• [GIVEN PROBLEM]: Write out all the data again, exactly as it stands.

• [DATA]:
=-=-=-=-=

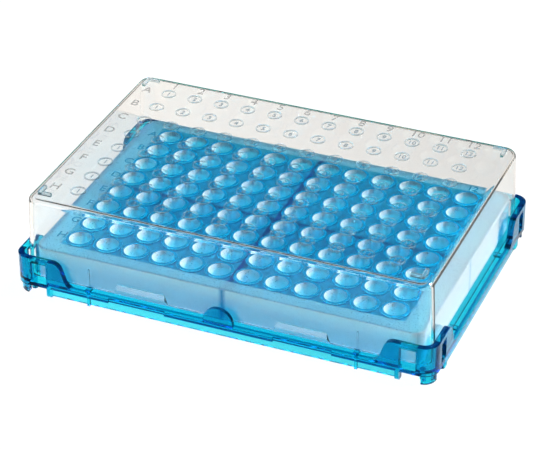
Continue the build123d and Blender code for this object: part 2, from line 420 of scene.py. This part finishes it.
# ---------------------------------------------------------------- stage
def floor_material():
    """Bright bench: plain white to the camera, and shaded where the plastic mirrors or refracts it."""
    n = Nodes("floor_white")
    at = n.place()
    path = n.add("ShaderNodeLightPath")

    # Dimmer towards the right
    fall = n.ramp(at["X"], 1.1, 0.8, cad_lo.x, cad_hi.x)

    # Under the box the bench only gets light that has come down through the blue plastic
    reach = n.maths(
        "MAXIMUM",
        n.maths("DIVIDE", n.maths("ABSOLUTE", at["X"]), rack_hi.x),
        n.maths("DIVIDE", n.maths("ABSOLUTE", at["Y"]), rack_hi.y))
    under = n.ramp(reach, 1.0, 0.0, 0.8, 1.0)
    bench = n.blend(under, (1.0, 0.98, 0.95), (0.02, 0.6, 0.84))

    # In front of the box the bench is dimmer as the plastic mirrors it
    front_strip = 6.0 * MM
    before = n.ramp(at["Y"], 0.8, 0.0, cad_lo.y - front_strip, cad_lo.y)
    beside = n.maths("LESS_THAN", at["X"], cad_hi.x)
    sharp = n.maths("SUBTRACT", 1.0, path.outputs["Is Diffuse Ray"])
    drop = n.maths("MULTIPLY", n.maths("MULTIPLY", before, beside), sharp)
    strength = n.maths("MULTIPLY", fall, n.maths("SUBTRACT", 1.0, drop))

    level = n.add("ShaderNodeMix")
    n.link(path.outputs["Is Camera Ray"], level.inputs["Factor"])
    n.link(strength, level.inputs["A"])
    level.inputs["B"].default_value = 0.98

    matt = n.add("ShaderNodeBsdfDiffuse")
    matt.inputs["Color"].default_value = (0.1, 0.1, 0.1, 1)
    shine = n.add("ShaderNodeEmission")
    n.link(n.blend(path.outputs["Is Camera Ray"], bench, (1, 1, 1)), shine.inputs["Color"])
    n.link(level.outputs["Result"], shine.inputs["Strength"])
    total = n.add("ShaderNodeAddShader")
    n.link(matt.outputs["BSDF"], total.inputs[0])
    n.link(shine.outputs["Emission"], total.inputs[1])
    n.link(total.outputs["Shader"], n.output.inputs["Surface"])
    return n.material


def add_floor():
    """Wide floor just under the feet, so that the two don't share a plane."""
    reach = 6.0
    mesh = bpy.data.meshes.new("floor")
    corners = [(-reach, -reach, 0), (reach, -reach, 0), (reach, reach, 0), (-reach, reach, 0)]
    mesh.from_pydata(corners, [], [(0, 1, 2, 3)])
    mesh.materials.append(floor_material())
    floor = bpy.data.objects.new("floor", mesh)
    floor.location.z = -0.2 * MM
    scene.collection.objects.link(floor)


def add_room():
    """Dim room above the bright floor, paler to the left."""
    world = bpy.data.worlds.new("studio")
    scene.world = world
    world.use_nodes = True
    sky = world.node_tree
    direction = sky.nodes.new("ShaderNodeTexCoord")
    split = sky.nodes.new("ShaderNodeSeparateXYZ")
    shade = sky.nodes.new("ShaderNodeMapRange")
    shade.inputs["From Min"].default_value = -1.0
    shade.inputs["From Max"].default_value = 1.0
    shade.inputs["To Min"].default_value = 0.04
    shade.inputs["To Max"].default_value = 0.02
    sky.links.new(direction.outputs["Generated"], split.inputs["Vector"])
    sky.links.new(split.outputs["X"], shade.inputs["Value"])
    sky.links.new(shade.outputs["Result"], sky.nodes["Background"].inputs["Strength"])
    sky.nodes["Background"].inputs["Color"].default_value = (0.95, 0.97, 1.0, 1)


def direction_to(azimuth, elevation):
    """Unit vector from the object; azimuth 0 is in front (-Y), 90 degrees is +X."""
    a = math.radians(azimuth)
    e = math.radians(elevation)
    return Vector((math.sin(a) * math.cos(e), -math.cos(a) * math.cos(e), math.sin(e)))


def softbox(name, azimuth, elevation, distance, width, height, power):
    """Rectangular light aimed at the object."""
    light = bpy.data.lights.new(name, "AREA")
    light.shape = "RECTANGLE"
    light.size = width
    light.size_y = height
    light.energy = power
    lamp = bpy.data.objects.new(name, light)
    scene.collection.objects.link(lamp)
    away = direction_to(azimuth, elevation)
    lamp.location = away * distance
    lamp.rotation_mode = "QUATERNION"
    lamp.rotation_quaternion = away.to_track_quat("Z", "Y")


def add_camera(azimuth, elevation, roll, focal_length, location):
    """Camera that looks along the given direction, turned about it by the roll."""
    data = bpy.data.cameras.new("camera")
    data.lens = focal_length
    data.sensor_width = 36.0
    data.clip_start = 0.02
    data.clip_end = 30.0
    camera = bpy.data.objects.new("camera", data)
    scene.collection.objects.link(camera)
    a = math.radians(azimuth)
    turn = math.radians(roll)
    right = Vector((math.cos(a), math.sin(a), 0))
    back = direction_to(azimuth, elevation)
    up = back.cross(right)
    turned_right = math.cos(turn) * right + math.sin(turn) * up
    turned_up = -math.sin(turn) * right + math.cos(turn) * up
    camera.rotation_mode = "QUATERNION"
    camera.rotation_quaternion = Matrix((turned_right, turned_up, back)).transposed().to_quaternion()
    camera.location = location
    scene.camera = camera


add_floor()
add_room()
softbox("side_light", azimuth=113, elevation=35, distance=1.2, width=0.35, height=0.35, power=24.0)
softbox("front_light", azimuth=-20, elevation=20, distance=1.3, width=0.6, height=0.4, power=3.0)
add_camera(
    azimuth=22.85, elevation=32.25, roll=-0.43, focal_length=149.0,
    location=(218.8 * MM, -524.0 * MM, 371.2 * MM))

# Clear plastic needs deep light paths
scene.view_settings.view_transform = "Standard"
scene.cycles.max_bounces = 32
scene.cycles.glossy_bounces = 16
scene.cycles.transmission_bounces = 24
scene.cycles.transparent_max_bounces = 32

=-=-=-=-=

• [PROBLEM SOLUTION]:
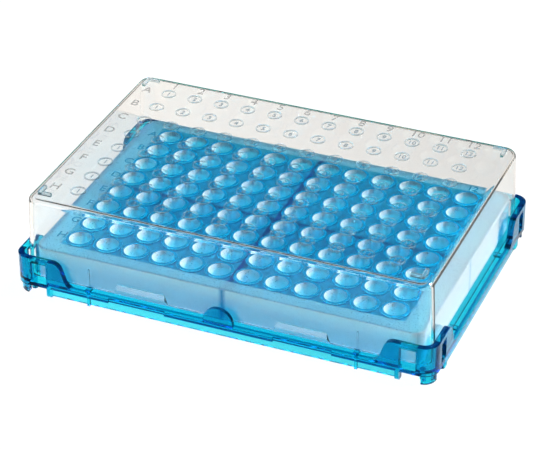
Continue the build123d and Blender code for this object: part 2, from line 420 of scene.py. This part finishes it.
# ---------------------------------------------------------------- stage
def floor_material():
    """Bright bench: plain white to the camera, and shaded where the plastic mirrors or refracts it."""
    n = Nodes("floor_white")
    at = n.place()
    path = n.add("ShaderNodeLightPath")

    # Dimmer towards the right
    fall = n.ramp(at["X"], 1.1, 0.8, cad_lo.x, cad_hi.x)

    # Under the box the bench only gets light that has come down through the blue plastic
    reach = n.maths(
        "MAXIMUM",
        n.maths("DIVIDE", n.maths("ABSOLUTE", at["X"]), rack_hi.x),
        n.maths("DIVIDE", n.maths("ABSOLUTE", at["Y"]), rack_hi.y))
    under = n.ramp(reach, 1.0, 0.0, 0.8, 1.0)
    bench = n.blend(under, (1.0, 0.98, 0.95), (0.02, 0.6, 0.84))

    # In front of the box the bench is dimmer as the plastic mirrors it
    front_strip = 6.0 * MM
    before = n.ramp(at["Y"], 0.8, 0.0, cad_lo.y - front_strip, cad_lo.y)
    beside = n.maths("LESS_THAN", at["X"], cad_hi.x)
    sharp = n.maths("SUBTRACT", 1.0, path.outputs["Is Diffuse Ray"])
    drop = n.maths("MULTIPLY", n.maths("MULTIPLY", before, beside), sharp)
    strength = n.maths("MULTIPLY", fall, n.maths("SUBTRACT", 1.0, drop))

    level = n.add("ShaderNodeMix")
    n.link(path.outputs["Is Camera Ray"], level.inputs["Factor"])
    n.link(strength, level.inputs["A"])
    level.inputs["B"].default_value = 0.98

    matt = n.add("ShaderNodeBsdfDiffuse")
    matt.inputs["Color"].default_value = (0.1, 0.1, 0.1, 1)
    shine = n.add("ShaderNodeEmission")
    n.link(n.blend(path.outputs["Is Camera Ray"], bench, (1, 1, 1)), shine.inputs["Color"])
    n.link(level.outputs["Result"], shine.inputs["Strength"])
    total = n.add("ShaderNodeAddShader")
    n.link(matt.outputs["BSDF"], total.inputs[0])
    n.link(shine.outputs["Emission"], total.inputs[1])
    n.link(total.outputs["Shader"], n.output.inputs["Surface"])
    return n.material


def add_floor():
    """Wide floor just under the feet, so that the two don't share a plane."""
    reach = 6.0
    mesh = bpy.data.meshes.new("floor")
    corners = [(-reach, -reach, 0), (reach, -reach, 0), (reach, reach, 0), (-reach, reach, 0)]
    mesh.from_pydata(corners, [], [(0, 1, 2, 3)])
    mesh.materials.append(floor_material())
    floor = bpy.data.objects.new("floor", mesh)
    floor.location.z = -0.2 * MM
    scene.collection.objects.link(floor)


def add_room():
    """Dim room above the bright floor, paler to the left."""
    world = bpy.data.worlds.new("studio")
    scene.world = world
    world.use_nodes = True
    sky = world.node_tree
    direction = sky.nodes.new("ShaderNodeTexCoord")
    split = sky.nodes.new("ShaderNodeSeparateXYZ")
    shade = sky.nodes.new("ShaderNodeMapRange")
    shade.inputs["From Min"].default_value = -1.0
    shade.inputs["From Max"].default_value = 1.0
    shade.inputs["To Min"].default_value = 0.04
    shade.inputs["To Max"].default_value = 0.02
    sky.links.new(direction.outputs["Generated"], split.inputs["Vector"])
    sky.links.new(split.outputs["X"], shade.inputs["Value"])
    sky.links.new(shade.outputs["Result"], sky.nodes["Background"].inputs["Strength"])
    sky.nodes["Background"].inputs["Color"].default_value = (0.95, 0.97, 1.0, 1)


def direction_to(azimuth, elevation):
    """Unit vector from the object; azimuth 0 is in front (-Y), 90 degrees is +X."""
    a = math.radians(azimuth)
    e = math.radians(elevation)
    return Vector((math.sin(a) * math.cos(e), -math.cos(a) * math.cos(e), math.sin(e)))


def softbox(name, azimuth, elevation, distance, width, height, power):
    """Rectangular light aimed at the object."""
    light = bpy.data.lights.new(name, "AREA")
    light.shape = "RECTANGLE"
    light.size = width
    light.size_y = height
    light.energy = power
    lamp = bpy.data.objects.new(name, light)
    scene.collection.objects.link(lamp)
    away = direction_to(azimuth, elevation)
    lamp.location = away * distance
    lamp.rotation_mode = "QUATERNION"
    lamp.rotation_quaternion = away.to_track_quat("Z", "Y")


def add_camera(azimuth, elevation, roll, focal_length, location):
    """Camera that looks along the given direction, turned about it by the roll."""
    data = bpy.data.cameras.new("camera")
    data.lens = focal_length
    data.sensor_width = 36.0
    data.clip_start = 0.02
    data.clip_end = 30.0
    camera = bpy.data.objects.new("camera", data)
    scene.collection.objects.link(camera)
    a = math.radians(azimuth)
    turn = math.radians(roll)
    right = Vector((math.cos(a), math.sin(a), 0))
    back = direction_to(azimuth, elevation)
    up = back.cross(right)
    turned_right = math.cos(turn) * right + math.sin(turn) * up
    turned_up = -math.sin(turn) * right + math.cos(turn) * up
    camera.rotation_mode = "QUATERNION"
    camera.rotation_quaternion = Matrix((turned_right, turned_up, back)).transposed().to_quaternion()
    camera.location = location
    scene.camera = camera


add_floor()
add_room()
softbox("side_light", azimuth=113, elevation=35, distance=1.2, width=0.35, height=0.35, power=24.0)
softbox("front_light", azimuth=-20, elevation=20, distance=1.3, width=0.6, height=0.4, power=3.0)
add_camera(
    azimuth=22.85, elevation=32.25, roll=-0.43, focal_length=149.0,
    location=(218.8 * MM, -524.0 * MM, 371.2 * MM))

# Clear plastic needs deep light paths
scene.view_settings.view_transform = "Standard"
scene.cycles.max_bounces = 32
scene.cycles.glossy_bounces = 16
scene.cycles.transmission_bounces = 24
scene.cycles.transparent_max_bounces = 32